Months later, after a failed suicide attempt, Sally spent a few days in the psych hospital. When she got out, our pastor called us youth together and suggested a plan.
“Sally needs friends. Why don’t you take her out somewhere, like bowling.”
It seemed an odd suggestion at the time, but perhaps bowling was one of the most innocuous activities of youth our pastor could think of. He told our parents of the outing and encouraged drivers. He reminded us all of the sinfulness of gossip and judgement. He made our parents see the profound Christian lessons to be taught in an afternoon at the alley.
And so we went bowling.
That day is etched in my mind for two reasons. First, I had never been bowling and so, when my turn came, I thought I was being particularly clever—and the others incredibly dumb not to try this—by running as far as I could down the lane. I butt slid almost all the way to the pins, and every time I tried to stand up, I slid down again. I had to be rescued by an attendant. The laughter from my peers was ear-splitting. Even Sally, who had been quiet all day, was howling. Fortunately, I have always enjoyed making people laugh, so only my tailbone was hurt, not my feelings.

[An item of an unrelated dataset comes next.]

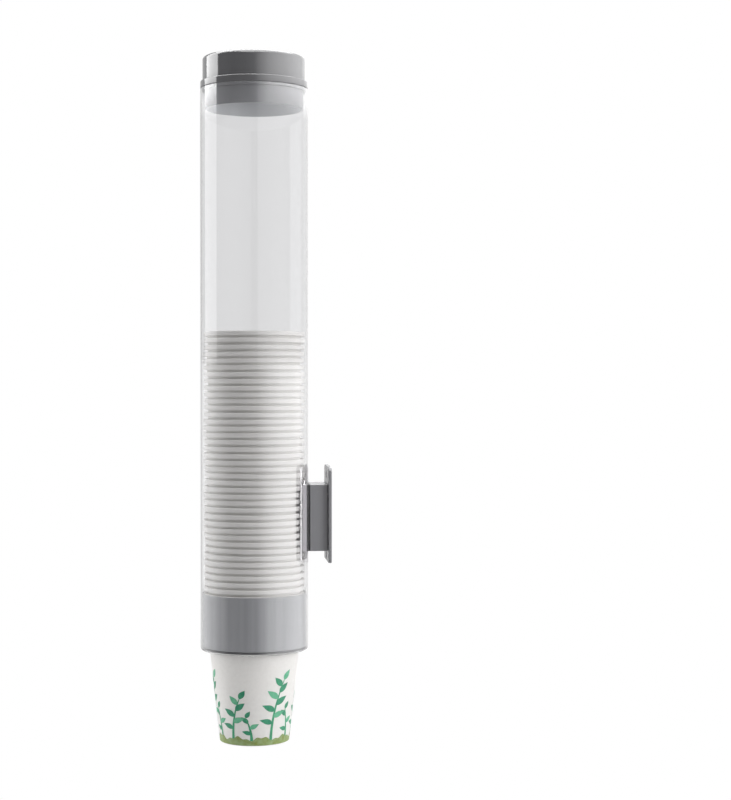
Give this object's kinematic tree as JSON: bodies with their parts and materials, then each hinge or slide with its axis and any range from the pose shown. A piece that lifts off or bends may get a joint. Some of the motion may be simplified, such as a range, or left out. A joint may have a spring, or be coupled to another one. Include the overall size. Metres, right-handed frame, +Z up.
{
  "type": "paper cup dispenser",
  "caption": "Wall-hung clear tube holding a stack of nested paper cups, with a lift-off lid and a collar of flexible fingers that lets the lowest cup be pulled out.",
  "frame": {"origin": "middle of the wall plate's back face, on the wall", "axes": "+X into the wall, +Z up along the tube"},
  "size_m": [0.0962, 0.08, 0.5086],
  "materials": {
    "grey_plastic": "satin moulded",
    "clear_plastic": "clear polished",
    "dark_elastomer": "matt",
    "white_paper": "coated paper",
    "zinc_steel": "zinc plated"
  },
  "bodies": {
    "bracket": {"wall_plate": "grey_plastic", "hanger_block": "grey_plastic", "block_screw_upper": "zinc_steel", "block_screw_lower": "zinc_steel"},
    "holder": {"tube": "clear_plastic", "rail_left": "clear_plastic", "rail_right": "clear_plastic", "collar": "grey_plastic", "petal_ring": "dark_elastomer"},
    "lid": {"lid": "grey_plastic"},
    "stack": {"cup_01": "white_paper", "cup_02": "white_paper", "cup_03": "white_paper", "cup_04": "white_paper", "cup_05": "white_paper", "cup_06": "white_paper", "cup_07": "white_paper", "cup_08": "white_paper", "cup_09": "white_paper", "cup_10": "white_paper", "cup_11": "white_paper", "cup_12": "white_paper", "cup_13": "white_paper", "cup_14": "white_paper", "cup_15": "white_paper", "cup_16": "white_paper", "cup_17": "white_paper", "cup_18": "white_paper", "cup_19": "white_paper", "cup_20": "white_paper", "cup_21": "white_paper", "cup_22": "white_paper", "cup_23": "white_paper", "cup_24": "white_paper", "cup_25": "white_paper", "cup_26": "white_paper", "cup_27": "white_paper", "cup_28": "white_paper", "cup_29": "white_paper", "cup_30": "white_paper", "cup_31": "white_paper", "cup_32": "white_paper", "cup_33": "white_paper", "cup_34": "white_paper", "cup_35": "white_paper", "cup_36": "white_paper", "cup_37": "white_paper", "cup_38": "white_paper", "cup_39": "white_paper", "cup_40": "white_paper", "cup_41": "white_paper", "cup_42": "white_paper", "cup_43": "white_paper", "cup_44": "white_paper"},
    "cup": {"cup_pull": "white_paper"}
  },
  "joints": [
    {"name": "holder_lift", "type": "slide", "parent": "bracket", "child": "holder", "axis": [0, 0, 1], "range_m": [0, 0.06]},
    {"name": "lid_lift", "type": "slide", "parent": "holder", "child": "lid", "axis": [0, 0, 1], "range_m": [0, 0.12]},
    {"name": "stack_lift", "type": "slide", "parent": "holder", "child": "stack", "axis": [0, 0, 1], "range_m": [0, 0.16]},
    {"name": "cup_draw", "type": "slide", "parent": "holder", "child": "cup", "axis": [0, 0, -1], "range_m": [0, 0.09], "deforming": ["petal_ring"]}
  ]
}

But the second thing I recall about the outing is how the afternoon felt—the facile joy of being in that air-conditioned alley in the July humidity. Although I couldn’t articulate it at the time, those were hours of simplicity—of unconsciously relishing our youth with the blank slates of our lives spread out before us. Especially Sally. We gathered to cheer up someone whom we alternately admired and recoiled from. We came together as teens, and amidst the heavy knocking of balls against the pins, swirling around the cheers and laughter, was a feeling of hopefulness. A deep exhaling of God’s grace.
A few years ago, I ran into Sally. Now a nurse manager, she has a 25-year marriage and four children. “A house full of teenage boys!” she said. As we made small talk, a colleague of hers joined us, and Sally introduced me as a “friend from childhood” and went on to recount the story of my first bowl.
I’m glad Sally remembers me as a friend because I don’t feel like I was one. I’m thankful for pastors who counsel lost little girls, who speak truth to hatred, who remind us that every situation is complex, and that judgement lies in the hands of God alone. For parents who, despite their misgivings and their biases, pushed us to go bowling.
On this Independence Day, I’m longing for freedom. I’m thankful for choice— sometimes misguided, always complicated—and for the second chances that choice yields. For Sally’s story and a hundred other stories that I’ve heard.
And I’m thankful for my first bowling experience. Although I’ve never been a good bowler, I now know to stay behind the line.
But I’m glad I learned it the hard way.